There is a great example of this in the UK. Immigrant crime has reached a point where even the most teary-eyed immigration romantic has had enough. All of the polling shows that the majority wants an end to immigration. The new Labour government won power largely by hinting they would be tough on immigration. They were lying, of course, and that is clear now. The government only had about thirty percent support at the election, and you can be sure it is lower now.
In other words, the current rulers of the UK have less popular support than the current ruler of Venezuela. The UK is allegedly a democracy, while the democracies all claim Venezuela is a dictatorship. While technically correct, if we redefine democracy to mean having some sort of voting process, the undeniable fact is the ruling class of Venezuela has far more popular support than the ruling class of the UK. Yet, for now at least, the UK government does not fear being overthrown.
Immigration is a great example of how democracy can remain unpopular for much longer than other forms of government. There has never been a time when there was popular support for open borders and unfettered immigration. The issue may not have ranked high on the list of voter concerns, but there was never a clamoring for violent foreigners to be imported into the country. Now there is massive hostility to it, but the policies not only persist, but they get worse.

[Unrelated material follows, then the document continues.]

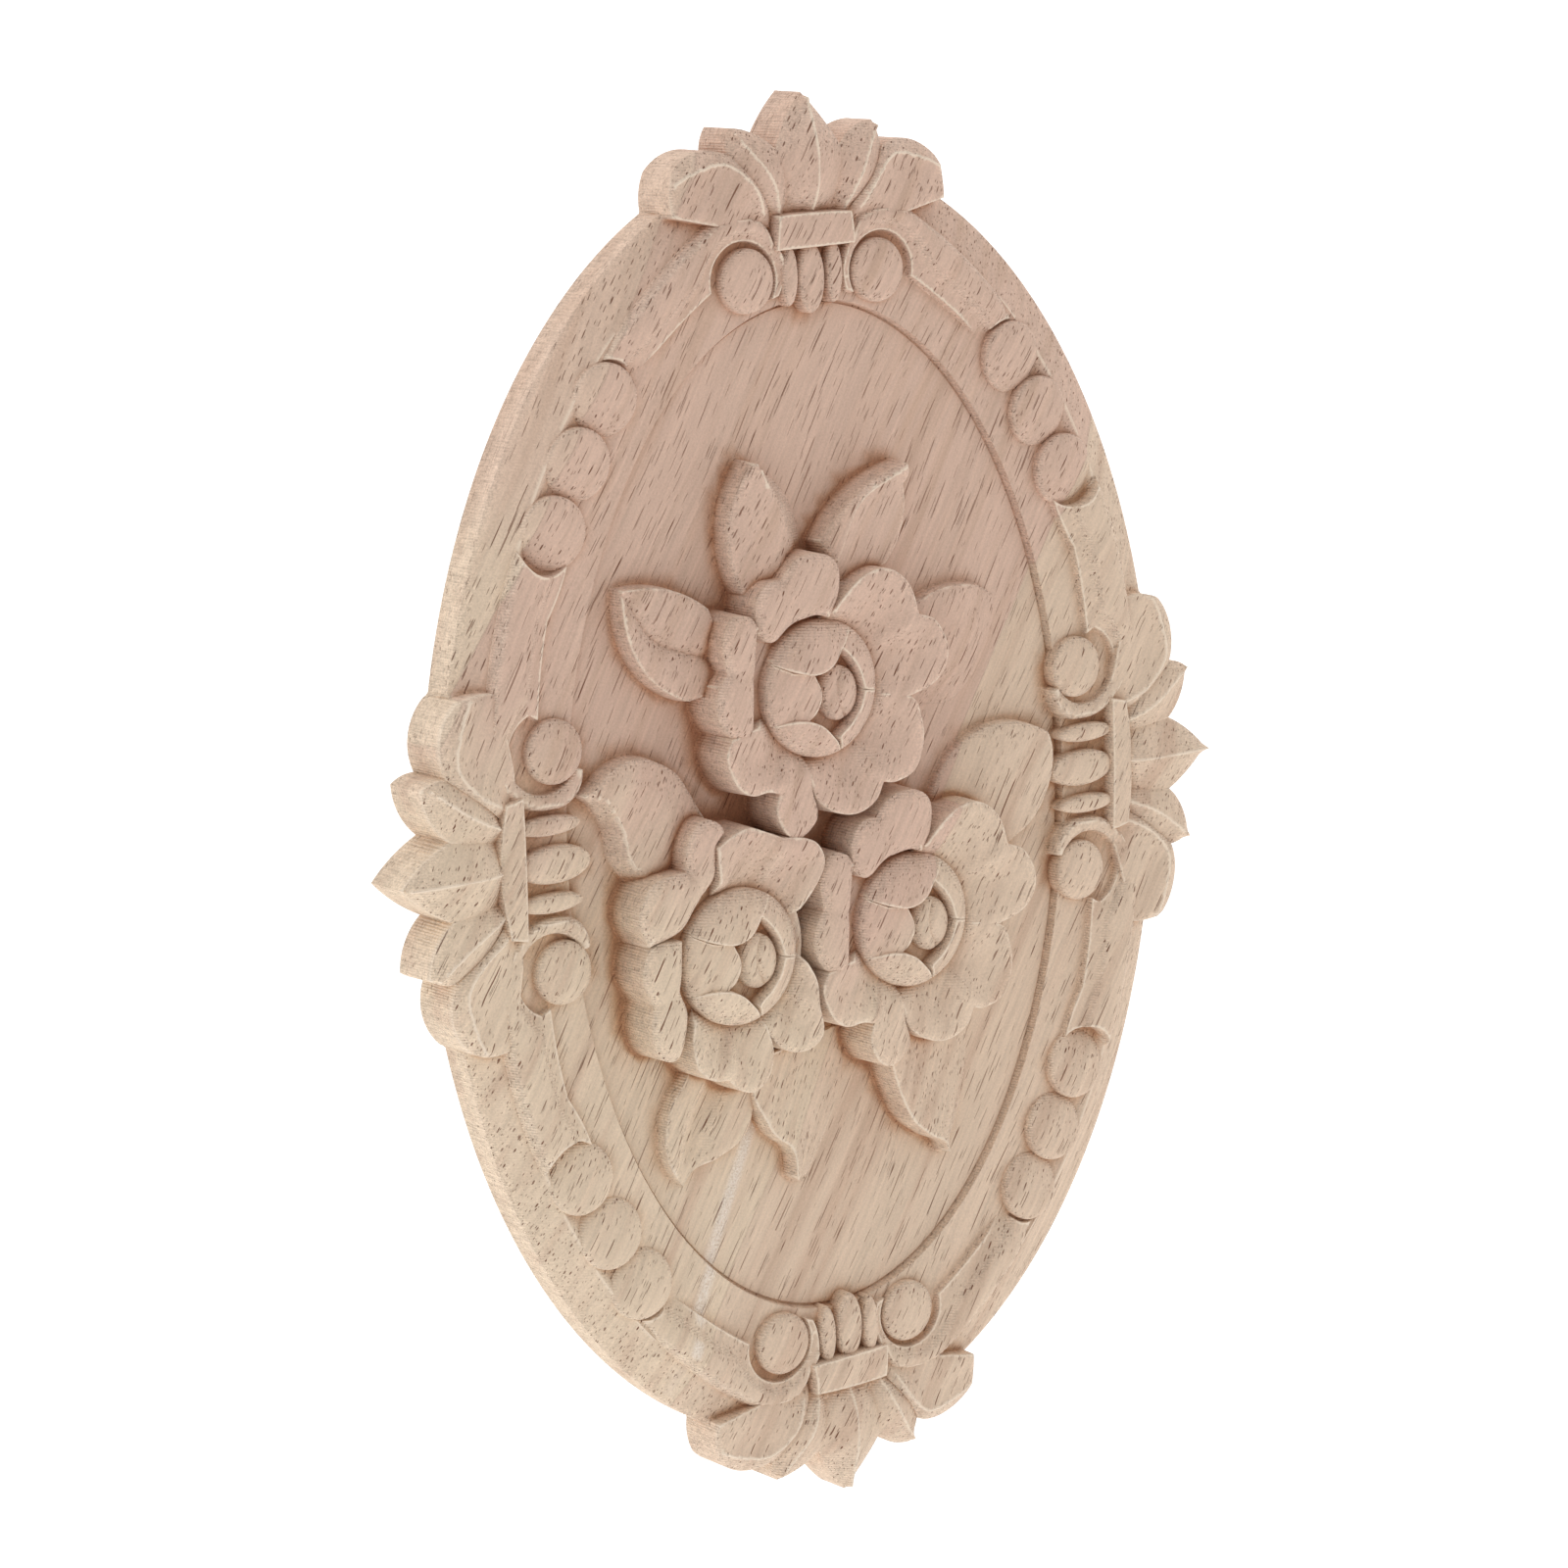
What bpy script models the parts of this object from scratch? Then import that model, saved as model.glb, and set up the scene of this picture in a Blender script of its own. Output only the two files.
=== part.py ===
"""Oval wooden applique, carved from one glued-up board: a scrolled border with a palmette at each
end of both axes, and a spray of three open roses with leaves on the sunk oval field.

Millimetres in the tables below, metres in the scene. X is to the right and Z up along the long axis.
The planed back lies in the plane Y = 0, and the carved face looks towards -Y."""

import itertools
import math

import bmesh
import bpy
import numpy as np
from mathutils import Matrix, Vector

MM = 0.001

# Board: outline, thickness at its edge, crest of the rim, and the levels of the carved ground
BOARD_A, BOARD_B = 68.6, 100.4
EDGE_H = 5.3
CREST_A, CREST_B = 63.0, 93.4
CREST_H, CREST_DROP = 7.9, 0.975
BORDER_H = 7.0
FIELD_A, FIELD_B = 47.7, 79.0
FIELD_H = 5.8
BOARD_SIDES = 64
FIELD_SIDES = 48
# Depth that every piece is carried below the back before the back is planed flat
STOCK = 2.0
# Each piece of relief is rooted inside the board, no two of them at one depth
ROOT_DEPTHS = itertools.count()

# Border, one quarter: x, z and half width along each scroll, from its curl to its bead
EYES = ((12.3, 82.5, 5.0), (50.0, 16.6, 5.0))
BEADS = ((38.5, 66.9, 5.3), (43.65, 58.0, 5.2), (48.6, 48.3, 5.4))
END_SCROLL = ((6.5, 81.0, 0.5), (7.2, 87.4, 1.0), (12.6, 90.2, 2.0), (18.3, 88.2, 3.0),
              (24.0, 83.4, 4.2), (30.4, 78.2, 4.0), (36.4, 71.0, 3.4))
SIDE_SCROLL = ((45.3, 13.6, 0.5), (49.5, 9.4, 1.3), (56.4, 11.8, 1.8), (58.9, 19.4, 2.6),
               (56.6, 30.0, 4.3), (54.0, 38.6, 4.6), (51.4, 45.0, 4.4))
SCROLL_EDGE_H, SCROLL_CREST_H = 8.1, 9.7
EYE_H, BEAD_H = 9.2, 9.7

# Clasps: how far from the middle each begins, and its half width across the axis
CLASP_TOP, CLASP_SIDE = 86.9, 56.4
CLASP_DEPTH, CLASP_H = 4.0, 9.8
CLASP_HALF_TOP, CLASP_HALF_SIDE = 7.2, 9.8
# Ribs under a clasp: offset across the axis, half width, reach towards the middle
RIBS_TOP = ((-4.6, 1.5, 8.4), (-0.4, 2.4, 9.8), (3.8, 1.5, 8.4))
RIBS_SIDE = ((-5.8, 1.4, 9.4), (0.0, 2.7, 11.0), (5.8, 1.4, 9.4))
RIB_EDGE_H, RIB_CREST_H = 7.9, 9.2

# Leaf outlines. base and tip in mm, bow is the axis's swing to its left, left and right are the
# half widths where the leaf is widest, at the fraction wide of its length; root and end are the
# fractions of that width left at its two ends, and heights are those of its left edge, middle
# and right edge there. tip_h is the height at the tip, and sink is how much lower the root lies.
PALMETTE_LEAVES = (
    dict(base=(-1.0, 0.0), tip=(18.1, 0.0), bow=0.0, left=5.9, right=5.9, wide=0.5, root=0.8,
         end=0.0, point=1.0, heights=(8.7, 10.6, 8.7), tip_h=9.4, sink=1.9),
    dict(base=(-1.0, 6.0), tip=(13.4, 14.2), bow=-0.6, left=3.6, right=3.4, wide=0.5, root=0.5,
         end=0.1, point=0.55, heights=(8.8, 10.2, 8.8), tip_h=9.6, sink=1.65),
    dict(base=(0.6, 7.0), tip=(4.2, 27.4), bow=0.0, left=4.8, right=5.2, wide=0.4, root=0.6,
         end=0.15, point=0.35, heights=(9.2, 9.2, 10.4), tip_h=9.6, sink=1.5),
)
PALMETTE_TOP, PALMETTE_SIDE = 92.2, 59.6
PALMETTE_TOP_SCALE = 0.95

# Roses: centre of each, and the two lobes (x, z, radius) of each outer petal as seen from there,
# with how far the notch between the lobes stands out, and the petal's height near the heart
ROSE_PETALS = (
    dict(lobes=((-14.0, 8.9, 4.3), (-15.0, -0.6, 4.3)), notch=2.4, inner=12.6, heart_h=14.4),
    dict(lobes=((-7.5, 13.4, 4.2), (0.5, 16.4, 4.3)), notch=2.4, inner=12.0, heart_h=14.0),
    dict(lobes=((12.5, 11.0, 5.8), (18.0, 3.2, 5.8)), notch=3.8, inner=9.0, heart_h=11.6),
    dict(lobes=((14.4, -10.1, 5.4), (4.2, -14.2, 5.3)), notch=3.6, inner=9.0, heart_h=11.2),
    dict(lobes=((-5.2, -17.9, 4.2), (-14.2, -10.1, 4.7)), notch=1.0, inner=9.0, heart_h=11.8),
)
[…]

Immigration is just the latest example of this. The de-industrialization we saw in the 1970’s and 1980’s never had popular support. People in the emerging service industries or technology may have been indifferent, but there were no rallies in the streets demanding the government ship the car parts plant to Mexico. The people in the manufacturing sector certainly cared, but their interests were ignored because the oligarchs saw a quick buck in selling off the manufacturing base.
The point is the so-called democracies of the West have been unpopular for an exceedingly long time, but it persists due to two factors. One is the people assume they can eventually get what they want through the democratic process. The ballots at every election have two options, heads they win and tails you lose, but people insist on picking from those options. It takes a long while, as we are now seeing, for people to lose faith in the democratic system.

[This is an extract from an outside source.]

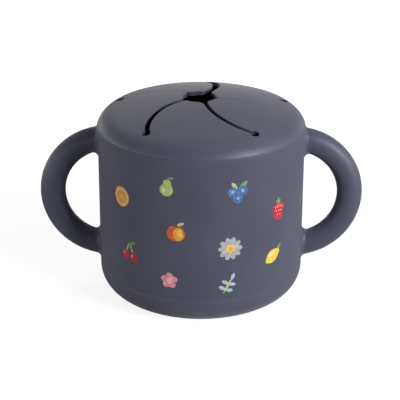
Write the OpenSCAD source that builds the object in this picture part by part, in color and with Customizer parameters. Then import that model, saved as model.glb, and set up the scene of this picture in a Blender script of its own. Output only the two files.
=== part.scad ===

The other reason, and perhaps the main reason, why democratic governments can remain unpopular for so long is the people who run the democratic system grow increasingly convinced they can trick and cajole enough people to manufacture a majority in their favor. In fact, as we keep seeing, this becomes the primary focus of the people running the system. It is as if they seek to prove Lincoln wrong and find a way to fool all of the people all of the time.
The guy running Venezuela knows that a large swath of his population thinks the system is rigged. He certainly knows it is rigged. He also knows that unless he keeps that disgruntled portion of the population pacified, he will be swinging from a tree branch, so that is his primary focus. He needs to always be looking to expand popular support for his policies, while at the same time defusing the anger in the portion that is unhappy with him and his policies.

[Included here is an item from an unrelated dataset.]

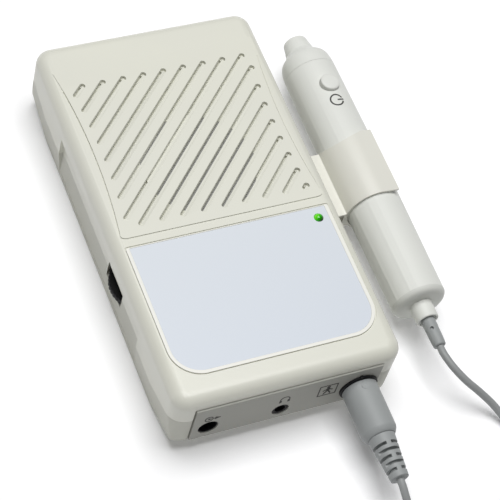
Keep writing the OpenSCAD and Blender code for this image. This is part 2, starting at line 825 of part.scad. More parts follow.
module end_panel() {
    color(cream) difference() {
        union() {
            translate([-panel_hw, panel_y0, panel_bottom_cut])
                cube([2 * panel_hw, panel_t, panel_z1 - panel_bottom_cut]);
            translate([-panel_hw - flange_w, panel_in + 0.05, panel_bottom_cut])
                cube([2 * (panel_hw + flange_w), flange_t, panel_z1 + flange_w - panel_bottom_cut]);
            translate([-panel_hw, panel_in - eps, panel_bottom_cut])
                cube([2 * panel_hw, 0.1, panel_z1 - panel_bottom_cut]);
        }
        under_back_at_panel();
        translate([dc_x, 0, dc_z]) disc_y(dc_hole_d, panel_y0 - over, 0);
        translate([phone_x, 0, phone_z]) disc_y(phone_nose_d + 0.3, panel_y0 - over, 0);
        translate([socket_x, 0, socket_z]) disc_y(socket_hole_d, panel_y0 - over, 0);
    }
}
// The panel's foot follows the slanted back, and its flange stands on the inside of the cover
module under_back_at_panel() {
    translate([0, -fl, 0]) rotate([-end_slope, 0, 0]) translate([-far, -far, -far])
        cube([far * 2, far, far]);
    intersection() {
        translate([0, -fl, 0]) rotate([-end_slope, 0, 0]) translate([-far, -far, -far])
            cube([far * 2, far, far + floor_t + seat]);
        translate([-far, panel_in + 0.05, -over]) cube([far * 2, far, far]);
    }
}

module label_plate() {
    // The rim runs round three sides, and is thin along the upper edge
    color(pale) difference() {
        translate([0, 0, body_h - label_t]) linear_extrude(height = label_t + 0.1)
            label_outline(0, 0);
        translate([0, 0, body_h - film_t]) linear_extrude(height = over)
            label_outline(-label_rim, -label_top_rim);
        translate([led_x, led_y, 0]) cylinder(h = far, d = led_d + 0.2);
    }
}
module label_film() {
    color(lavender) difference() {
        translate([0, 0, body_h - film_t]) linear_extrude(height = film_t)
            label_outline(-label_rim - 0.05, -label_top_rim - 0.05);
        translate([led_x, led_y, 0]) cylinder(h = far, d = led_d + 0.2);
    }
}
module power_led() {
    dome_z = body_h - 0.5;
    flange_z = inner_top - 1;
    color("#3fae2a") {
        translate([led_x, led_y, 0]) {
            translate([0, 0, flange_z]) cylinder(h = 1 - 0.05, d = led_d + 0.8);
            translate([0, 0, flange_z]) cylinder(h = dome_z - flange_z, d = led_d);
            translate([0, 0, dome_z]) intersection() {
                sphere(d = led_d, $fn = 48);
                cylinder(h = led_d, d = led_d + over);
            }
            for (s = [-1, 1]) translate([s * 0.7, 0, board_z])
                cylinder(h = flange_z - board_z + eps, d = 0.5);
        }
    }
}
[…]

The glue that has held Western democracies together for so long, despite not being particularly popular, is managerialism. The vast administrative state controlled by a permanent ruling class of managers is an unprecedented defense against any threats to the democratic system. Internal opposition is assimilated into the system so quickly that it never has time to flower into a palace coup. External opposition is subverted through the complex network of government affiliated organizations.
If you look closely, for example, at the pro-government protests in response to the anti-immigration protests in the UK, you will see people wearing the colors of groups like Amnesty International, Hope Not Hate and various immigrant charities right next to the cops waiting to crack the skulls of native Brits. Much of the police action, in fact, is coordinated by these “private groups” who “defend our democracy.” All of them are client organizations of the managerial state.
For this reason, managerial polyarchy¹ is highly resistant to popular discontent, even when that discontent is near universal. The problem though is that it is top-heavy, which makes containing internal dissent increasingly difficult. With so many people inside the managerial system or dependent upon it, factionalism is inevitable. It is why the managerial class has its politicians chant about unifying the country. What they really mean is unifying the managerial elite and the oligarchs.
We see a glimpse of this with Elon Musk. When he bought Twitter and reopened it, the system quickly moved to suppress him. Ben Shapiro and the ADL made him pray at the pile of shoes. The trouble is, Musk is the world’s richest man and someone who does not like being pushed around, so Twitter remains largely open. Musk has now weighed in on the two-tiered justice system of the UK. Elon Musk is a serious problem for a system that thinks it needs complete unity.
Why is Elon Musk a serious problem? A society in which the majority is disgruntled but lacks a leader and a method to compel change is like dry leaves and wood in the underbrush of a forest. It is a forest fire waiting to happen. The disgruntled inside the managerial system may look at the disgruntled masses as an army in waiting and decide it is a good time to stage a palace coup. This is why the British government is one step away from declaring war on running dog deviationists.
In the end, government, regardless of form, must not only satisfy the majority, but pacify those unsatisfied so they will not revolt. The present systems in the West have proven quite resistant to this reality, but reality must always prevail. The crisis in the West is over the central question of managerial polyarchy. Can it adapt and reform itself to comport with the demands of the people over whom it rules? If not, then what happens when these long bottled-up forces finally explode?
¹Managerial Polyarchy refers to the fact that large complex society does not have central control. Instead it has nodes that control specific domains, like banking, the media, the academy, and so on. These are networked together by a common understand of their role in society. This polyarchy of institutions shares the ideology of managerialism, thus we get the term Managerial Polyarchy.